Título: Legacy era um carro na contramão
Autor: Valéria França
Fonte: O Estado de São Paulo, 09/10/2006, Metrópole, p. C1

Imagine um carro que segue por uma rua na contramão e bate de frente com outro veículo. O motorista sai do automóvel e culpa o guarda de trânsito pelo acidente. Guardadas as devidas proporções, o raciocínio explica em parte o acidente que envolveu o vôo 1907 da Gol e o jato Legacy no dia 29, que deixou 154 pessoas mortas, na divisa entre Pará e Mato Grosso.

'O piloto, a maior autoridade de um avião, sabe muito bem quando está na mão ou na contramão de uma aerovia ', diz José Carlos Pereira, presidente da Empresa Brasileira de Infra-Estrutura Aeroportuária (Infraero). As aerovias funcionam como avenidas, com sentidos previamente estabelecidos pelas leis de trânsito. No trecho entre Manaus e Brasília, as ímpares são usadas apenas pelos aviões que trafegam do norte para o sul e as pares, do sul para o norte. 'Todo piloto sabe disso', diz o brigadeiro Pereira, que trabalhou como piloto a maior parte de sua carreira.

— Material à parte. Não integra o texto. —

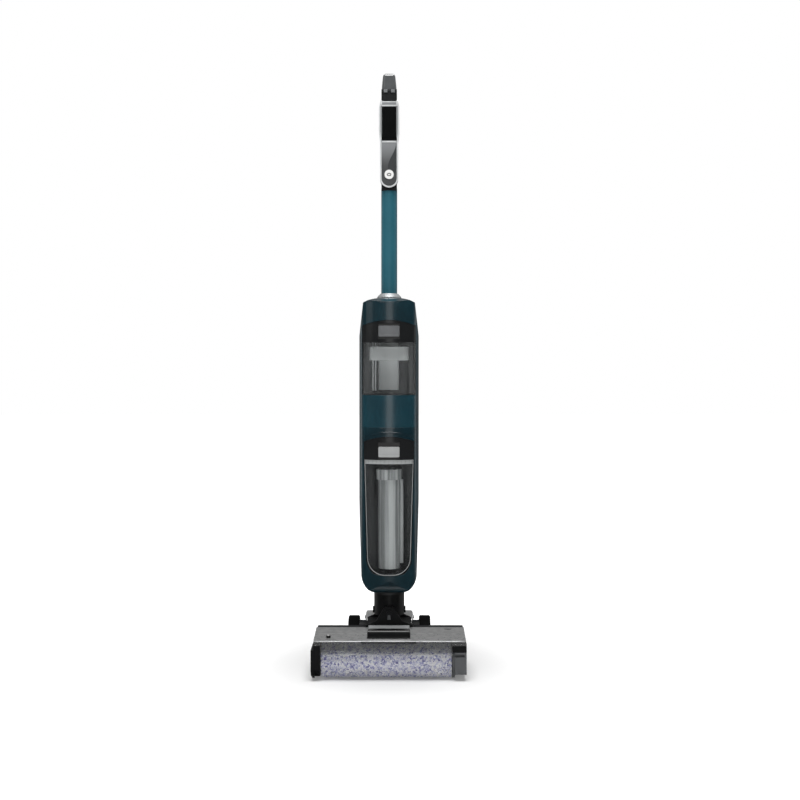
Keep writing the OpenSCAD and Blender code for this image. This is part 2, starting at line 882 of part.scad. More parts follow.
module neck_hose() {
    color([0.3, 0.3, 0.32])
    union() {
        difference() {
            rod_z(plate_z0, 124, 0, neck_y, 12.6);
            rod_z(plate_z0 - 1, 125, 0, neck_y, 11);
        }
        for (z = [92 : 5 : 122]) hose_ring(z);
    }
}

module neck_tube() {
    color([0.07, 0.07, 0.08])
    difference() {
        union() {
            rod_z(swivel_z - 7, body_z0 + 12, 0, neck_y, neck_r);
            // flare into the body
            translate([0, neck_y, 0]) rotate_extrude() polygon([
                [neck_r - 2, body_z0 - 12], [neck_r + 0.2, body_z0 - 8],
                [neck_r + 2.2, body_z0 - 3], [neck_r + 6, body_z0 + 3],
                [neck_r + 6, body_z0 + 12], [neck_r - 2, body_z0 + 12]
            ]);
            // stop bosses at both sides
            rod_x(-neck_r - 2.4, neck_r + 2.4, neck_y, swivel_z + 1, 6.5);
        }
        rod_z(swivel_z - 20, body_z0 + 20, 0, neck_y, neck_r - neck_wall);
        // bores for the two steering pins
        rod_y(neck_y - neck_r - 5, neck_y + neck_r + 5, 0, swivel_z, swivel_r + run_gap);
        body_solid(0);
    }
}

// ---- body ----

module shell_ring() {
    difference() {
        body_solid(0);
        body_solid(shell_t);
    }
}

module upper_opening(i) {
    translate([-(bay_half - i), panel_z0 + i]) square([
        2 * (bay_half - i), clean_arch_z - panel_z0 - 2 * i - 30
    ]);
}

module front_frame() {
    color([0.0, 0.2, 0.26])
    union() {
        difference() {
            intersection() {
                shell_ring();
                block(-200, 200, -200, wall_y0, 0, body_z1);
            }
            xz_prism(-100, 100) dirty_front(0);
            xz_prism(-100, 100) upper_opening(0);
            xz_prism(-100, 100) clean_front(0);
            rod_z(body_z0 - 5, body_z0 + 10, 0, neck_y, neck_r - neck_wall);
        }
        // raised bead over the lower window
        intersection() {
            difference() {
                body_solid(-0.7);
                body_solid(0);
            }
            xz_prism(-100, -20) intersection() {
                difference() {
                    translate([0, dirty_arch_z - dirty_arch_r]) circle(dirty_arch_r + 9);
                    translate([0, dirty_arch_z - dirty_arch_r]) circle(dirty_arch_r + 6.5);
                }
                translate([-46, 400]) square([92, 100]);
            }
        }
    }
}

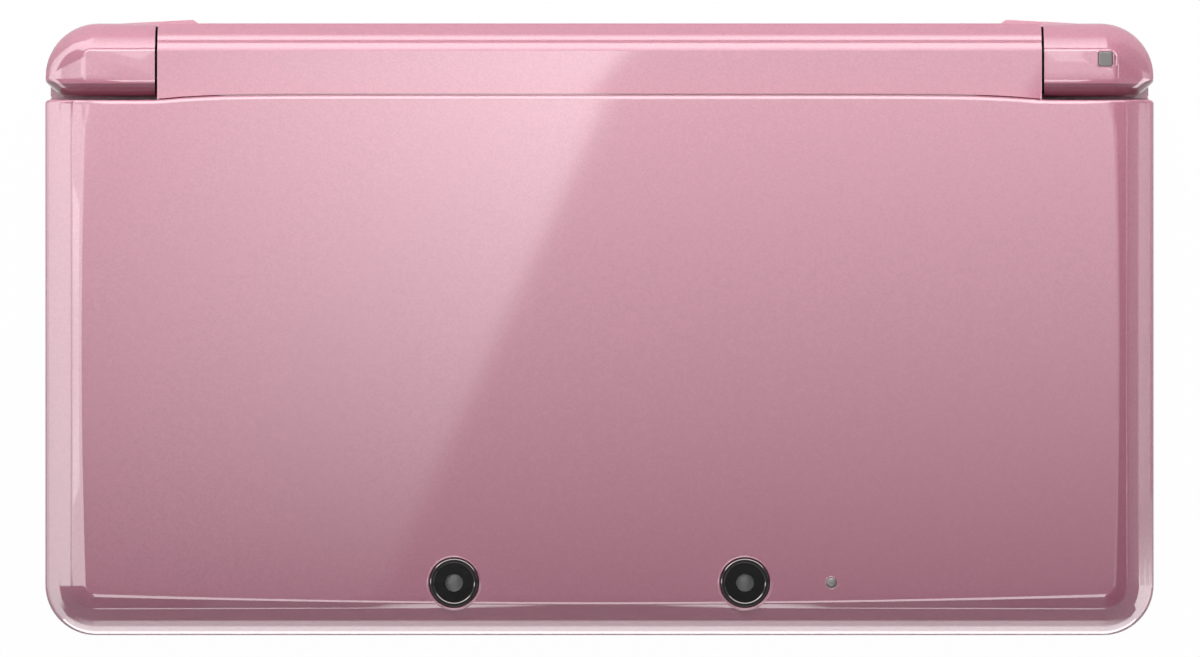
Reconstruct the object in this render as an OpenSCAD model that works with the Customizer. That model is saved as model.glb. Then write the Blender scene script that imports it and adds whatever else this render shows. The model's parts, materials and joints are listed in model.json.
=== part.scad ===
// Clamshell handheld game console, closed and lying flat with its hinge at the back.
// X runs across the width, Y from the front edge to the hinge, Z up from the table.

/* [Body] */
// Width over both halves
body_w = 134; // [132:0.5:138]
// Depth from the front edge to the back of the hinge
body_d = 74; // [74:0.5:77]
// Plan radius of the front corners
corner_r = 6.1; // [5.4:0.1:7]
// Plan radius of the rear corners of the base
rear_r = 6.2; // [5.6:0.1:6.6]

/* [Base] */
// Thickness of the bottom cover and its side walls
cover_t = 1.2; // [1:0.1:1.4]
// Thickness of the housing floor
floor_t = 0.8; // [0.6:0.1:1]
// Height of the bay for the cards, stylus and battery
bay_h = 4.8; // [4.8:0.1:5.6]
// Thickness of the main board
board_t = 0.6; // [0.6:0.1:1]
// Thickness of the touch display
touch_display_t = 1; // [0.9:0.1:1.3]
// Thickness of the touch lens
lens_t = 1; // [0.8:0.1:1.2]
// Thickness of the faceplate
plate_t = 1.5; // [1.3:0.1:1.8]
// Width of the faceplate on each side of the touch lens
touch_side = 36; // [35.5:0.5:38]
// Depth of the faceplate in front of the touch lens
touch_front = 12.8; // [12.5:0.1:14]
// Depth of the solid block behind the bays that carries the slots
block_d = 14.2; // [14:0.1:15]

/* [Lid] */
// Gap between the faceplate and the screen bezel
lid_gap = 0.9; // [0.8:0.05:1.2]
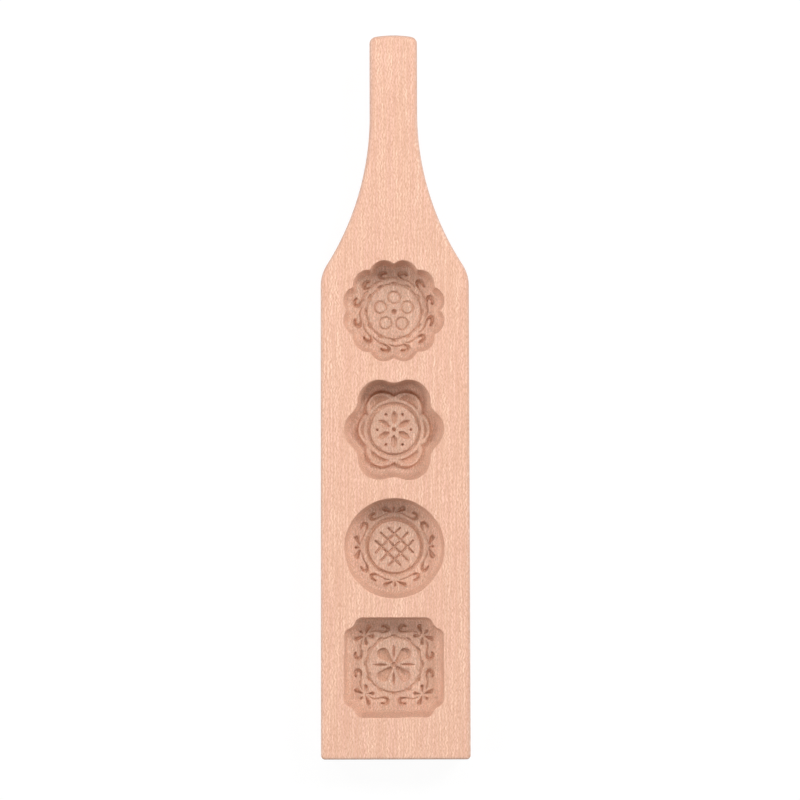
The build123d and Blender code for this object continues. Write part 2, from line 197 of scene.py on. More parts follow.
def smooth_line(values, steps=5):
    """Rows of values joined by a smooth curve."""
    values = np.asarray(values, dtype=float)
    ends = np.concatenate([[2 * values[0] - values[1]], values, [2 * values[-1] - values[-2]]])
    curve = []
    for a, b, c, d in zip(ends, ends[1:], ends[2:], ends[3:]):
        for t in np.linspace(0, 1, steps, endpoint=False):
            curve.append(
                b + 0.5 * t * (c - a + t * (2 * a - 5 * b + 4 * c - d + t * (3 * (b - c) + d - a)))
            )
    curve.append(values[-1])
    return np.array(curve)


def ring(at, radius, width, outer_slope=1.0):
    """Signed distance to a ring groove that starts at radius, less its slope on the outer side."""
    away = np.hypot(*at.T) - radius
    return np.maximum(-away, (away - width) * outer_slope)


def disc(at, radius, middle=(0.0, 0.0)):
    return np.hypot(*(at - np.asarray(middle)).T) - radius


def leaf(at, start, end, bow):
    """A leaf along X with two pointed ends, whose sides leave its axis at the angle bow."""
    half = (end - start) / 2
    radius = half / sin(bow)
    away = np.stack([at[:, 0] - (start + end) / 2, np.abs(at[:, 1])], axis=1)
    return disc(away, radius, (0.0, -radius * cos(bow)))


def drop(at, length, width):
    """A drop along X from a narrow root at the origin to a round end."""
    path = np.array([[0.0, 0.0], [length - width / 2, 0.0]])
    return stroke(at, path, [width * drop_root, width])


def turned(at, angle, origin=(0.0, 0.0)):
    """The points as seen from a frame at the origin, turned by angle."""
    away = at - np.asarray(origin)
    c, s = cos(angle), sin(angle)
    return np.stack([away[:, 0] * c + away[:, 1] * s, away[:, 1] * c - away[:, 0] * s], axis=1)


def mirrored(at):
    return at * np.array([1.0, -1.0])


def union(*distances):
    return np.minimum.reduce(distances)


def repeated(at, motif, count, start, slip=motif_slip, turn=motif_turn):
    """A motif in a ring, each time a little differently placed, as it is when cut by hand."""
    nearest = np.full(len(at), far_off)
    for index in range(count):
        angle = start + 2 * pi * index / count + rng.uniform(-turn, turn)
        nearest = np.minimum(nearest, motif(turned(at, angle, rng.uniform(-slip, slip, 2))))
    return nearest


def strayed(at, seed):
    """The points moved about a little, smoothly, so that carved lines stray."""
    waves = np.random.default_rng(seed)
    moved = at.copy()
    for axis in (0, 1):
        for length in wobble_lengths:
            way = ray(waves.uniform(0, 2 * pi)) * 2 * pi / length
            moved[:, axis] += wobble / 2 * np.sin(at @ way + waves.uniform(0, 2 * pi))
    return moved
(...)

O Legacy estava a 37 mil pés, a mesma altitude do Boeing, portanto, na contramão. Conforme seu plano de vôo - que saiu de São José dos Campos, interior de São Paulo -, o jato deveria começar a voar a 36 mil pés de altitude a 400 quilômetros antes do local do acidente. 'Assim que mudou de proa, na região de controle do Cindacta-1, o jato deveria diminuir de altitude', diz Jorge Eduardo Leal Medeiros, professor de Transporte Aéreo e Aeroportos da Escola Politécnica da Universidade de São Paulo (USP).

Os controladores de vôo funcionam como guardas de trânsito. Ficam em terra de olho no tráfego aéreo com a ajuda de radares. Em monitores de 28 polegadas, recebem os sinais de todos os aviões que estão em sua região, com dados precisos de altitude, velocidade e número do vôo. O sistema de gerenciamento de tráfego aéreo é formado por três centros de controle. Em cada aeroporto, área de maior concentração de fluxo aéreo, funciona uma unidade do APP (Controle de Aproximação), responsável pela organização do espaço aéreo num raio de 200 milhas.

A 200 milhas dos aeroportos, saem as aerovias, que ficam sob a responsabilidade dos operadores dos Cindactas (Centro Integrado de Defesa Aérea e Controle de Tráfego Aéreo). Há quatro Cindactas no País. Cada piloto voa em altitudes diferentes estabelecidas pelos planos de vôo. É muito difícil ocorrer acidentes nas áreas sob a proteção dos Cindactas.

Os aviões possuem dois tipos de banda (Very High Frequencye ) e UHF (Ultra High Frequencye). A primeira é ideal para a comunicação em distâncias curtas, e a segunda, em distâncias longas. O rádio do Legacy pode, sim, não ter funcionado por algum motivo. 'Há chances de o controlador de vôo ter errado ou não se comunicado bem em inglês com o piloto do jato que era americano', diz Hernandez Pereira da Silva, diretor técnico do Sindicato Nacional dos Trabalhadores na Proteção ao Vôo. A maioria deles fala o inglês básico.

O comandante da Aeronáutica, brigadeiro Luiz Carlos Bueno, disse que o objetivo principal das investigações sobre o acidente não é apontar culpados, mas esclarecer quais foram as causas dos acidente. O militar confirmou que as caixas-pretas do Legacy já foram enviadas para análise no Canadá.

Bueno justificou a escolha afirmando que o Canadá é um 'lugar neutro', além de ser a sede da Organização da Aviação Civil Internacional (Oaci). No mesmo laboratório, está sendo analisada a caixa-preta do Boeing da Gol.

Bueno evitou comentar a pressão que alguns congressistas americanos vêm fazendo para que os dois pilotos do Legacy sejam liberados pelas autoridades brasileiras para voltar aos Estados Unidos. Para ele, a presença dos pilotos no Brasil ajuda na apuração do acidente.

Mais 80 militares partiram ontem de Manaus para Mato Grosso. Eles fazem parte da terceira equipe de resgate enviada pelo Comando Militar da Amazônia (CMA) ao local do acidente. A equipe pertence ao Primeiro Batalhão de Infantaria de Selva e foi treinada para enfrentar as adversidades da floresta.